An old man takes me to his house. I take my seat outside on a broken plastic chair. He comes back from inside with a wad of paper paintings. I browse with interest. A small crowd of children, men and women gather around me. I pick out the paintings one at a time and ask a girl to explain. With such questions I learn a lot about Madhubani paintings.

There are broadly two types – kachni and barni. The former is black-and-white and it is mainly defined by bold lines, patterns and strong forms. The latter is colourful with both vegetable and mineral dyes used as colours. Thematically, the paintings are called either Mithila and Gondwa. Gondwa is defined by repetitive motifs that fill the canvas. One of the men defines Gondwa as ‘tattoo art.’

In general, the outlines are drawn first and colouring is done later. While paintings are generally bright coloured there is also the practice of scrubbing them with cowdung paste.

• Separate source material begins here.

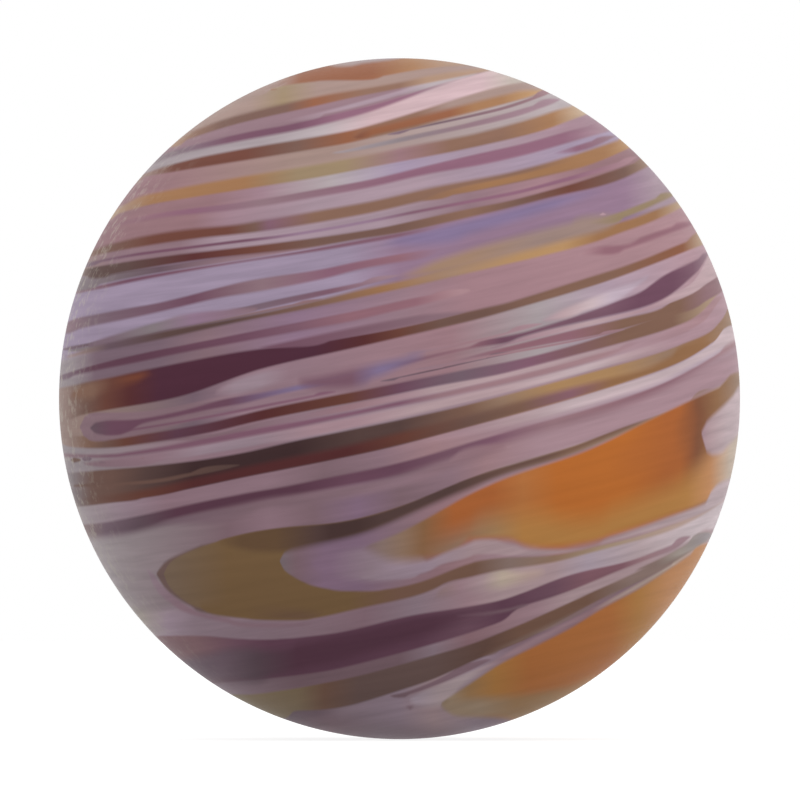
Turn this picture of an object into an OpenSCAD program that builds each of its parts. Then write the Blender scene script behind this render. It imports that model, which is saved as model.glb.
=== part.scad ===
// Glass marble: one solid ball, drawn out of layers and pockets of coloured glass.
// The layers run straight through the ball, so a cut at any depth shows the same swirl.
// The origin is the centre of the ball, +Z is up and the swirl faces -Y.

/* [Ball] */
// Diameter of the ball
ball_d = 16; // [12:0.5:50]

/* [Hidden] */
ball_r = ball_d / 2;
// How far the glass sheets are drawn past the ball before it trims them
sheet_overrun = ball_r / 8;

// Colours of the glass
LILAC = "#b29fae";
PALE_LILAC = "#c9b8bf";
LAVENDER = "#a89cb8";
MAUVE = "#a2828f";
PLUM = "#6f4a5c";
WINE = "#59343d";
UMBER = "#5f4540";
RUSSET = "#8a5a45";
OCHRE = "#a9794a";
OLIVE = "#7d6641";
AMBER = "#bb6d2c";

// Layers of glass from the bottom up. Each fills the ball from its lower edge to the next one's.
// An edge is an arc across the ball: its height at the left rim and at the right rim, and how far
// it sags between them, all in hundredths of the ball's radius.
BASE_GLASS = LILAC;
LAYERS = [
    [OLIVE, -98, -36, 19],
    [LILAC, -92, -34, 14.8],
    [UMBER, -57, 5.5, 9.1],
    [MAUVE, -56, 6.5, 7],
    [PLUM, -43, 13, 7.8],
    [PALE_LILAC, -39, 15.5, 7.2],
    [UMBER, -33, 20, 7],
    [PALE_LILAC, -23, 23.5, 6.5],
    [RUSSET, -17, 31, 5.7],
    [LILAC, -14.5, 34.5, 5.5],
    [UMBER, -1, 50, 6.6],
    [MAUVE, 3, 53, 7.3],
    [PLUM, 5, 54.5, 3.8],
    [MAUVE, 7.5, 55.5, 3],
    [OCHRE, 11.5, 61, 4.5],
    [LAVENDER, 12.6, 68, 4],
    [PLUM, 20, 73, 6.5],
    [LILAC, 23.5, 74, 6.7],
    [UMBER, 34.5, 79, 8.7],
    [LILAC, 37.5, 81, 8.5],
    [UMBER, 42, 86, 7.7],
    [LILAC, 44.5, 90, 8],
    [MAUVE, 50, 95, 9],
    [PALE_LILAC, 51.5, 98, 8.7],
    [OCHRE, 56, 100, 9],
    [PALE_LILAC, 60, 106, 9.7],
    [RUSSET, 65, 112, 10],
    [PALE_LILAC, 68, 120, 11],
    [OCHRE, 75.5, 130, 11.7],
    [RUSSET, 80, 136, 13],
];

// Pockets of glass between the layers. A pocket is a lens between two ends, with how far its upper
// edge rises and its lower edge drops from the line between them, in hundredths of the radius.
POCKETS = [
    [PLUM, [-84, -79], [64, -52], 2, 9],
    [OLIVE, [-72, -52], [30, -50], 12, 11],
    [LAVENDER, [-37, -48], [50, -42], 7, 6],
    [AMBER, [-8, -44], [125, -8], 12, 15],
    [AMBER, [10, -92], [104, -44], 6, 30],
    [PALE_LILAC, [86, -10], [116, -9], 6, 6],
    [OCHRE, [5, -9], [112, 26], 0.5, 6],
    [WINE, [-118, -8], [-2, 18.5], 6.2, 3],
    [PLUM, [50, 22.5], [93, 42], 2.3, 4],
];

module ball() {
    sphere(r = ball_r, $fn = 128);
}

// Disc whose edge passes through both ends of a line and bulges to the left of it
module disc_through(from, to, bulge) {
    along = to - from;
    half = norm(along) / 2;
    disc_r = (half * half + bulge * bulge) / (2 * bulge);
    middle = (from + to) / 2;
    left = [-along.y, along.x] / norm(along);
    translate(middle + left * (bulge - disc_r)) circle(r = disc_r, $fn = 256);
}

// Runs a flat outline, drawn in hundredths of the radius, through the ball from front to back
module sheet() {
    rotate([90, 0, 0])
        linear_extrude(height = 2 * (ball_r + sheet_overrun), center = true)
            scale(ball_r / 100) children();
}

// All that lies above a layer's lower edge
module above(layer) {
    sheet() disc_through([100, layer[2]], [-100, layer[1]], layer[3]);
}

module pocket_sheet(pocket) {
    sheet() intersection() {
        disc_through(pocket[2], pocket[1], pocket[4]);
        disc_through(pocket[1], pocket[2], pocket[3]);
    }
}

module all_pockets() {
    for (pocket = POCKETS) pocket_sheet(pocket);
}

module base_glass() {
    color(BASE_GLASS) difference() {
        ball();
        above(LAYERS[0]);
        all_pockets();
    }
}

module layer_glass(i) {
    color(LAYERS[i][0]) difference() {
        intersection() {
            ball();
            above(LAYERS[i]);
        }
        if (i + 1 < len(LAYERS)) above(LAYERS[i + 1]);
        all_pockets();
    }
}

// A pocket lies over the ones before it
module pocket_glass(i) {
    color(POCKETS[i][0]) difference() {
        intersection() {
            ball();
            pocket_sheet(POCKETS[i]);
        }
        if (i + 1 < len(POCKETS))
            for (j = [i + 1 : len(POCKETS) - 1]) pocket_sheet(POCKETS[j]);
    }
}

// The colours are fused into one ball
module marble() {
    base_glass();
    for (i = [0 : len(LAYERS) - 1]) layer_glass(i);
    for (i = [0 : len(POCKETS) - 1]) pocket_glass(i);
}

marble();
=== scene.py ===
"""Glass marble: the drawn-out streaks, the satin surface and its wear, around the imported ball."""
import math
import random

import bpy
import numpy as np
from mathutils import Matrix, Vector


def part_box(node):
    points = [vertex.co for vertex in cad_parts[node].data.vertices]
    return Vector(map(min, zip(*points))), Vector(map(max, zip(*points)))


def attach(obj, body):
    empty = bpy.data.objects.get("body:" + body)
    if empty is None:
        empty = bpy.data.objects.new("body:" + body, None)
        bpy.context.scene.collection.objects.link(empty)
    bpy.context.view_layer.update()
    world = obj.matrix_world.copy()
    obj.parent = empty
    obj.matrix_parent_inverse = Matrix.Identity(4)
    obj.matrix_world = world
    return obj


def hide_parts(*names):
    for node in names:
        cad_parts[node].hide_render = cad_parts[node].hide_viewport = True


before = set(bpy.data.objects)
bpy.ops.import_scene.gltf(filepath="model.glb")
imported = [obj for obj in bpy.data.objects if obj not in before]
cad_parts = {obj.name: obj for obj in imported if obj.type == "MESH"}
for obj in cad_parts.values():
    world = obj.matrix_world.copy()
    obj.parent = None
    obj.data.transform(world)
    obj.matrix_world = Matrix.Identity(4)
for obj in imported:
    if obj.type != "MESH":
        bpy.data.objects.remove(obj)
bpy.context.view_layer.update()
random.seed(16)

low, high = (Vector(corner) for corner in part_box("marble"))
CENTRE = (low + high) / 2
R = (high.z - low.z) / 2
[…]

This turns the canvas brown and mellows the colours. I personally liked the paintings coated in this manner with cowdung.

Themes are generally natural or spiritual. Trees, birds, tortoises, fish and flowers are some common motifs. Ras-leela is a common spiritual theme. Radha and Krishna make an interesting pair for many artists.

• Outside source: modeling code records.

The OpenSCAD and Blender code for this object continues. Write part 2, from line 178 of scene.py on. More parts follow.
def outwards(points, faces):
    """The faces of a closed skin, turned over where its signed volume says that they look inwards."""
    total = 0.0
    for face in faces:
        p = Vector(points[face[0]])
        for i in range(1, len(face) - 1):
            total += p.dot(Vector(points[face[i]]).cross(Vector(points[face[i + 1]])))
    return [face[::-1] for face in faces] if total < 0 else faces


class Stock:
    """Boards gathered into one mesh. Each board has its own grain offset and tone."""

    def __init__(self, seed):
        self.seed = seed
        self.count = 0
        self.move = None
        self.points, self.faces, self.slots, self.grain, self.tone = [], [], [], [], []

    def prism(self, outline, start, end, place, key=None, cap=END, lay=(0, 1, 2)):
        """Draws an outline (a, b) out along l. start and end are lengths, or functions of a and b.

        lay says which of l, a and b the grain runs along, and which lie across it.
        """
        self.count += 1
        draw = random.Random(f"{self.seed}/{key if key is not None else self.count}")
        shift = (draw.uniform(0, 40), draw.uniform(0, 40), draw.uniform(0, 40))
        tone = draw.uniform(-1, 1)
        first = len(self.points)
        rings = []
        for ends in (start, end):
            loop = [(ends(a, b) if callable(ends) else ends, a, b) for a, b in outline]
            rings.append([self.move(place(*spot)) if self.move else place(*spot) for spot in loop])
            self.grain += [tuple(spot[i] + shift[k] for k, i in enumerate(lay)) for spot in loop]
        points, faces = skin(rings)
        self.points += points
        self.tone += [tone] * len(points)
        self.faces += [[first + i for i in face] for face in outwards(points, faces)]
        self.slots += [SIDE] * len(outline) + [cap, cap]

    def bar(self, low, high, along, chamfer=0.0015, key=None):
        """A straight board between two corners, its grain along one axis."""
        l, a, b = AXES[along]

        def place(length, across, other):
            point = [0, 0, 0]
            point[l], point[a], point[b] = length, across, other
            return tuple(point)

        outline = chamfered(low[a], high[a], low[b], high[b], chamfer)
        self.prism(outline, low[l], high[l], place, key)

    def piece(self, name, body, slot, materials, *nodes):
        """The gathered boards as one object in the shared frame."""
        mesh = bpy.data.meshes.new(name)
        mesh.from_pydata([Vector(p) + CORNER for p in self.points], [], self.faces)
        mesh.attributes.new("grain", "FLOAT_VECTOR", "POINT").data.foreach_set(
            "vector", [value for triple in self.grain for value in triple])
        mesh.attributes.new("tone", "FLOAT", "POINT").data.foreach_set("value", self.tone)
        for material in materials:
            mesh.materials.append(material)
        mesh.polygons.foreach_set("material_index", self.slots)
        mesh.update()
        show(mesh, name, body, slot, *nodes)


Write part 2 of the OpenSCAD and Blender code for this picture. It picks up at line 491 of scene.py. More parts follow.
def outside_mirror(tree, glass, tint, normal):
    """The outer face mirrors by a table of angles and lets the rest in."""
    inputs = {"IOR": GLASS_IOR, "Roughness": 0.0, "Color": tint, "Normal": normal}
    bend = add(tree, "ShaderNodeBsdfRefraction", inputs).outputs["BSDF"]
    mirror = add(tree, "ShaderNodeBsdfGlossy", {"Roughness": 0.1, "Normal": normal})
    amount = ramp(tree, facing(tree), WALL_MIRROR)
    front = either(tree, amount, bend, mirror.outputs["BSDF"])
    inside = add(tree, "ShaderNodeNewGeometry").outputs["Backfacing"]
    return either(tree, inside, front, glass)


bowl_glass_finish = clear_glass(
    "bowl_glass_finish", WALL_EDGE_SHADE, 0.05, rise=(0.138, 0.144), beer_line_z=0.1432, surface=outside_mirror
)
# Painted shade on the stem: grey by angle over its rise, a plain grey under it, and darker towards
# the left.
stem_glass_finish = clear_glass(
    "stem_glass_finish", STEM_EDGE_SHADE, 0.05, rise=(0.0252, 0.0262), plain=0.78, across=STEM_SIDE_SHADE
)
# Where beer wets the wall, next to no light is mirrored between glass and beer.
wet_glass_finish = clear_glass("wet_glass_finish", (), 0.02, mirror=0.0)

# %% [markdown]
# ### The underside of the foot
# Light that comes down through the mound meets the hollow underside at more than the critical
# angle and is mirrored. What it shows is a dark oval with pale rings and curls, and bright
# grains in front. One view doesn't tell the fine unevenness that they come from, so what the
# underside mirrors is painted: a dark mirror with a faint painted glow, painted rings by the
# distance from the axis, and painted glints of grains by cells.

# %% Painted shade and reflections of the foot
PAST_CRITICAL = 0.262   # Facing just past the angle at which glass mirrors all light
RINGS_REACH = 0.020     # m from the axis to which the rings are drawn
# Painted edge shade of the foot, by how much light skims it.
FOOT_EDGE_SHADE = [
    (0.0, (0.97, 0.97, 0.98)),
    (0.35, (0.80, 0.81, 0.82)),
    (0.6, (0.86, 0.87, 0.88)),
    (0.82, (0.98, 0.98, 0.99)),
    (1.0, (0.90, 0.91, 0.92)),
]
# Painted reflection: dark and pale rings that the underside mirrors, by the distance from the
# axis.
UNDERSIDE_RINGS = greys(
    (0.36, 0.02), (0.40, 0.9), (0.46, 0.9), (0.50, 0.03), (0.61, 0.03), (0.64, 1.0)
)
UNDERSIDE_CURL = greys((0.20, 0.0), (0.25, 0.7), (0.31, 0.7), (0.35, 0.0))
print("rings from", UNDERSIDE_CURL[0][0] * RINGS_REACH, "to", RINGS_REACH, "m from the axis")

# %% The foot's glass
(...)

The old man, Ram Narayan Das, shows me many paintings. I finally buy a small one for Rs. 40. Then a 14-year old girl who has been patiently answering all my questions, Pooja Kumari, takes me to her house to show me her work. I walk past mud houses through a narrow lane. I arrive at a courtyard. In the verandah, on a charpoy are seated her grandparents. They make space for me. A few paces from where I sit a couple of bulls are munching on hay.

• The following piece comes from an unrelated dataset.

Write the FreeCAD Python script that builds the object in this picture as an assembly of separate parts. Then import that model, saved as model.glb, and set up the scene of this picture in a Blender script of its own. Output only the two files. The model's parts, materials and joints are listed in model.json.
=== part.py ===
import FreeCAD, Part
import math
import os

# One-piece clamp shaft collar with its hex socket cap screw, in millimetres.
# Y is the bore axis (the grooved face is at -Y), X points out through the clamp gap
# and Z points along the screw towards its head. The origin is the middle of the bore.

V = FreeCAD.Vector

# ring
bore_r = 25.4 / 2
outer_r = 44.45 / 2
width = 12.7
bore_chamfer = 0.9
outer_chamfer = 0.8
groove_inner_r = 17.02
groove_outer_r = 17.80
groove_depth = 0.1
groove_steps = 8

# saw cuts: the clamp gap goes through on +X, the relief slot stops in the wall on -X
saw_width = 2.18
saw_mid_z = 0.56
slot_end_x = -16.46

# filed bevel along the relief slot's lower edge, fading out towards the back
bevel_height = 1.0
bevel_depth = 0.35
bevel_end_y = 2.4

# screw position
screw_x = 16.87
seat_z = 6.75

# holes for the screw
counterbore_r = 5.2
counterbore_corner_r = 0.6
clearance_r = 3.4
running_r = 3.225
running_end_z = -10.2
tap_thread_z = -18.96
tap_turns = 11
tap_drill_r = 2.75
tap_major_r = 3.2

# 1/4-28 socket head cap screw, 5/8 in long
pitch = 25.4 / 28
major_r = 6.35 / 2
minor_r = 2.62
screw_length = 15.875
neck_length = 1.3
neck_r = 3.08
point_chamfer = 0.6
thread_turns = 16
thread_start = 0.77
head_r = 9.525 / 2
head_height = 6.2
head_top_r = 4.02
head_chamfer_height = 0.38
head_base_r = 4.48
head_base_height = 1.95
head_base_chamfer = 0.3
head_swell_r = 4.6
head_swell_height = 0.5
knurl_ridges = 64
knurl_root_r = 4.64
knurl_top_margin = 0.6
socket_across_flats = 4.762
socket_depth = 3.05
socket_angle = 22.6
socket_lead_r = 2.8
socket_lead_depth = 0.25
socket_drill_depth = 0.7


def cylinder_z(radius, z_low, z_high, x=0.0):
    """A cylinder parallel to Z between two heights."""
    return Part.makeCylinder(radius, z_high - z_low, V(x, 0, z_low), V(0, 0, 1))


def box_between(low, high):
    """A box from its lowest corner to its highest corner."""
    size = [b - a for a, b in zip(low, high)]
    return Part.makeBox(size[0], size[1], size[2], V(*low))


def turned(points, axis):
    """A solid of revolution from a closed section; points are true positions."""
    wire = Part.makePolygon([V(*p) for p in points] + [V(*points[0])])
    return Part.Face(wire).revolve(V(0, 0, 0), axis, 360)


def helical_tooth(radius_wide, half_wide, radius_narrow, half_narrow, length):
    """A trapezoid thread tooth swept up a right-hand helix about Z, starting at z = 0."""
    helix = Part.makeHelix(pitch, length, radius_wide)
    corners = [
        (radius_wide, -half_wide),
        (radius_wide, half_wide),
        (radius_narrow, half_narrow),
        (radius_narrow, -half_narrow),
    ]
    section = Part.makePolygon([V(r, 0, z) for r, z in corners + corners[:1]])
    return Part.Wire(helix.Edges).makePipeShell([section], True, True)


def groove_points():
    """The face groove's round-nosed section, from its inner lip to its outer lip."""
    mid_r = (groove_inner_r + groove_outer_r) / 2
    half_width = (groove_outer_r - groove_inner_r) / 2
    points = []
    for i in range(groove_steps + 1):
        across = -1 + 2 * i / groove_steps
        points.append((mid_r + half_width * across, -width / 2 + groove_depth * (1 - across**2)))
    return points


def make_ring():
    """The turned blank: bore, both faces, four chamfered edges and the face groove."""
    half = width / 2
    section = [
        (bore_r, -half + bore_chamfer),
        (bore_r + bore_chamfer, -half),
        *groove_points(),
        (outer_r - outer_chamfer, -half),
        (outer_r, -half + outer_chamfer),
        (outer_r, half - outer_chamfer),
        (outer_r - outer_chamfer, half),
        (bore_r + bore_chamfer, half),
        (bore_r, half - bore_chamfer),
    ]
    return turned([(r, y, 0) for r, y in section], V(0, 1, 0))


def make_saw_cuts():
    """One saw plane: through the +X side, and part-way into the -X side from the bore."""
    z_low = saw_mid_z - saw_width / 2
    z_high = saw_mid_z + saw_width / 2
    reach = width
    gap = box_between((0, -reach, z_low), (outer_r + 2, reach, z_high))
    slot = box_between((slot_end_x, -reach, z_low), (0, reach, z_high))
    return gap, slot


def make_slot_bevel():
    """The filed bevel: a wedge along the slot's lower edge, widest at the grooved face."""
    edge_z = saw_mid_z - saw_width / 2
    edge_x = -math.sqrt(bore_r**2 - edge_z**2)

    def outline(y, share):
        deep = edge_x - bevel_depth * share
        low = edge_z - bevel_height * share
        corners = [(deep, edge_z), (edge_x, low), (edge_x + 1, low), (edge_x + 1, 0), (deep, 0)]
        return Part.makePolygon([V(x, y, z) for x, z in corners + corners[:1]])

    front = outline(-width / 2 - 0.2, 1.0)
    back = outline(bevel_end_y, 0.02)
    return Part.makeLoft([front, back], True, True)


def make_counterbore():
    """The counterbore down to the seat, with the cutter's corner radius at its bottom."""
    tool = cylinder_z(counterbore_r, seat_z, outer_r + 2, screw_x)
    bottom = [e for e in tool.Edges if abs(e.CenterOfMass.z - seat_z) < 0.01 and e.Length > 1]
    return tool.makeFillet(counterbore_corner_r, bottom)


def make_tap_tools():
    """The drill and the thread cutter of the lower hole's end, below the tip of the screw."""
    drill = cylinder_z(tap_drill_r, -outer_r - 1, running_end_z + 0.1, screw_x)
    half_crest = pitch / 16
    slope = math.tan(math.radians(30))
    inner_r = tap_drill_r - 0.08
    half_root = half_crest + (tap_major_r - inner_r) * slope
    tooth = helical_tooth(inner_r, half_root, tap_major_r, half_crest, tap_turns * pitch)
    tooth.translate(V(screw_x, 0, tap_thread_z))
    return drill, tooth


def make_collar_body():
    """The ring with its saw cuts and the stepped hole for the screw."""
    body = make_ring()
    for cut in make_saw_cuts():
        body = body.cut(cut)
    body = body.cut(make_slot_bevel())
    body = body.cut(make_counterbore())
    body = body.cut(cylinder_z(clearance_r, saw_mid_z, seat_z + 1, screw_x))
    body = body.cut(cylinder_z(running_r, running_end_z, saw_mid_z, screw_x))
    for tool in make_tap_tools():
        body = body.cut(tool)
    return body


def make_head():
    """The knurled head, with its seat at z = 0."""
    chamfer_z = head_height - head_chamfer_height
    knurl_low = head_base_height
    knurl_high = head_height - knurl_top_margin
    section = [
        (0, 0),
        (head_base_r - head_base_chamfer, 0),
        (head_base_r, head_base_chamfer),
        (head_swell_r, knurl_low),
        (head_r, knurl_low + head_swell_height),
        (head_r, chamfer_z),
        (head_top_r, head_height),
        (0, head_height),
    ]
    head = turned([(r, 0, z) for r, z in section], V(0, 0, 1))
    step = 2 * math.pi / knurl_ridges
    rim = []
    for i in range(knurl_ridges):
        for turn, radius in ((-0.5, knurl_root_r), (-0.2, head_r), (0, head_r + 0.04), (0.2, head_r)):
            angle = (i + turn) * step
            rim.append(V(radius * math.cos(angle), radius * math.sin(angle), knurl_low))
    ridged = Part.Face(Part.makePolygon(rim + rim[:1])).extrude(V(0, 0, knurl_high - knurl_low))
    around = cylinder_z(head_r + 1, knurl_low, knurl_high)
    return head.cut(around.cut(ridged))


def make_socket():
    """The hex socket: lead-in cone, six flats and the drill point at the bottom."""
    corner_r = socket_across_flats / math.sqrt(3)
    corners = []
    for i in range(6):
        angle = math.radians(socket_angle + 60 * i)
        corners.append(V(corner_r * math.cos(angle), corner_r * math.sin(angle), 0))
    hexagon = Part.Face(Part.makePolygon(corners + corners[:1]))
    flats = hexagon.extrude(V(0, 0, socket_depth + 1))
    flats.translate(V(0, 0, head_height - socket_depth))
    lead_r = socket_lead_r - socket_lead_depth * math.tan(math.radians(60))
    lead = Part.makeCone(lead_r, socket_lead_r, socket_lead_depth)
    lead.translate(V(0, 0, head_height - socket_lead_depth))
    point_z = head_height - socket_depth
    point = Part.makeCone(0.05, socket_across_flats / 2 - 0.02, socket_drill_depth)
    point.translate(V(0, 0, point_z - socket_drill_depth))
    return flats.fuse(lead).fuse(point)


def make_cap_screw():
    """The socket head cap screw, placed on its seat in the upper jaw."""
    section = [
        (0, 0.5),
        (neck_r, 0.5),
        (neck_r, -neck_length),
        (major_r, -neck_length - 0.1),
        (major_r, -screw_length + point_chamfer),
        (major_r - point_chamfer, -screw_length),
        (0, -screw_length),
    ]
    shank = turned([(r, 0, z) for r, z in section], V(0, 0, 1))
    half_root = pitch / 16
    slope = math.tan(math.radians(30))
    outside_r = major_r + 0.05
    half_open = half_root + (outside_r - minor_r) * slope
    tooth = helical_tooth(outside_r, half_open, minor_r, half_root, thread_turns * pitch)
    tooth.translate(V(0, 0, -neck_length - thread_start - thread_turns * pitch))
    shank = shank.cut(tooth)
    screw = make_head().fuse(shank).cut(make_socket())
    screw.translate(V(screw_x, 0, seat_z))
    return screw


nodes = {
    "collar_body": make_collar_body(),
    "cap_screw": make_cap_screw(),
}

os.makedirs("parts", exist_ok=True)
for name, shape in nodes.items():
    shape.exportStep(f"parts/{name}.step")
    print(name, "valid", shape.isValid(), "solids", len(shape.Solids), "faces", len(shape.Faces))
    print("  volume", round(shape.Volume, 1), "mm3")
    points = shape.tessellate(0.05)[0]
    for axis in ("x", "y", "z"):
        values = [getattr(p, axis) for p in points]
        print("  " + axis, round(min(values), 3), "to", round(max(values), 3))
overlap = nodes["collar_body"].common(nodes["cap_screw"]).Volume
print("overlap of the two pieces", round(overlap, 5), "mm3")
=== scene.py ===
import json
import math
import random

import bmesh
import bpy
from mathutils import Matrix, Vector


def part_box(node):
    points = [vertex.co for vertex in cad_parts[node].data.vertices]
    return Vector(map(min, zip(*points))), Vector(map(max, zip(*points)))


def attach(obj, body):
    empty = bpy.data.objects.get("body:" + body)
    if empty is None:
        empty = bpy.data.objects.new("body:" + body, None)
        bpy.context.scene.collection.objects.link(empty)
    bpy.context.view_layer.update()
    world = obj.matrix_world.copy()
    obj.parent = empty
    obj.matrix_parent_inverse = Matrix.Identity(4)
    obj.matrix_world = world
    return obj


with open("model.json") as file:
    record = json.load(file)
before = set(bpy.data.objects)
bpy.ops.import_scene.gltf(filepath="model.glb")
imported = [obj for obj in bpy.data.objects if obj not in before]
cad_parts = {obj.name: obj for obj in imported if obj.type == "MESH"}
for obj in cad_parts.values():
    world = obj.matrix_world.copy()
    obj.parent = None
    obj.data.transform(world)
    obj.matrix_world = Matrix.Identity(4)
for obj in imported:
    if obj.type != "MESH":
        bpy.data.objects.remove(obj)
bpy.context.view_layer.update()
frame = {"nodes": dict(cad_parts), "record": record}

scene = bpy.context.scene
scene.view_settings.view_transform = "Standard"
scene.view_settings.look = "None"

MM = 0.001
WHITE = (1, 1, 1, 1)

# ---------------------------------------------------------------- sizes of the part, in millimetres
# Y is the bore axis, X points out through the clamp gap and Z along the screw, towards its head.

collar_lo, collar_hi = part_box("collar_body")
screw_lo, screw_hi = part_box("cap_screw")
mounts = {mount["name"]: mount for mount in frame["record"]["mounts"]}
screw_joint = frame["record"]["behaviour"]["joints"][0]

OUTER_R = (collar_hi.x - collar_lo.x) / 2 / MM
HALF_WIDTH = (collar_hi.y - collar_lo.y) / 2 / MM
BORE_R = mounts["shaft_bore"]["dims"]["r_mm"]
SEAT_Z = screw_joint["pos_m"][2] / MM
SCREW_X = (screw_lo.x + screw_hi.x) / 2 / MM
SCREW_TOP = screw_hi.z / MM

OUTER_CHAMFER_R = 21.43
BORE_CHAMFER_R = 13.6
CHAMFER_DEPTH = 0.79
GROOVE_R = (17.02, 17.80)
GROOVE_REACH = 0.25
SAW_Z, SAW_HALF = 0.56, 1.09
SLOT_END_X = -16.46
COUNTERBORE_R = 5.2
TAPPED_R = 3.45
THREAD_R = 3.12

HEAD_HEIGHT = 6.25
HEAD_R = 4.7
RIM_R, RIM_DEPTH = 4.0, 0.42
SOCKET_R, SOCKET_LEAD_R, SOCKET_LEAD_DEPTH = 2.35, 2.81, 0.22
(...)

Soon I am joined by three generations of artists of the house. The man of the house comes out with his wife. Their children surround me as well. Pooja brings out her small collection of kachni paintings. Her themes are drawn from nature and fish in particular. Her younger brother, perhaps only 8, shows me some of his. Painting is done by everyone here, not just the women.

Paintings can take just a few hours or many weeks. Pooja’s grandmother tells a story. It seems that painting as it is today was a pursuit of a few many years ago. It was her mother-in-law’s grandmother who had popularized painting by her unique work and themes. Everyone is painting now in this village. Many have won national awards.

‘If you want, I can do a painting tonight. You can collect it tomorrow morning,’ tells me Pooja’s mother. Artists here are open to creating new work to suit your taste. I am not all that fussy. I don’t know much about paintings and much less about buying art. I buy a small fish-kachni piece done by Pooja. She set the price of Rs. 50 and I accept it without bargaining. She is pleased.

I thank them for their hospitality. It is past sunset and a little light lingers. I head past village houses but I am stopped by Prabhat Kumar Dutt. I am not likely to buy any more paintings but I follow him anyway to his house. It is already dark. I squat on the verandah. He goes in and comes out with his brother, sister and mother. Each one is carrying sheaves of paintings in various sizes.

A torch is brought out. Under torch light I am seeing painting after painting, mermerized by the magic of the artists here. The paintings I see in this house are simply stunning. It is like discovering a treasure. It is like that traveller who discovered Codex Sinaiticus in the depths of a monastery. I must have seen about 200 paintings.

Prabhat’s sister tells me that her favourite them is trees. She shows me a large kachni that depicts the Tree of Life. The details are beautiful. It has taken her an entire month to do this. It is priced at Rs. 2000. I don’t buy anything from them although these are clearly the best ones I have seen at Madhubani.

Prabhat tells me about one woman who made Madhubani famous by addressing the theme of untouchability. I wonder if this is the same women that Pooja’s grandmother spoke about. I thank them for their time. Though there is a clear commercial interest, I can see that the artists here take pride in their work. Art drives them towards creation. Commerce is just a secondary motivation.

I walk back to Madhubani in darkness. The crowds are gone. The stars are up. Rolled up in my hand are a couple of Madhubani paintings.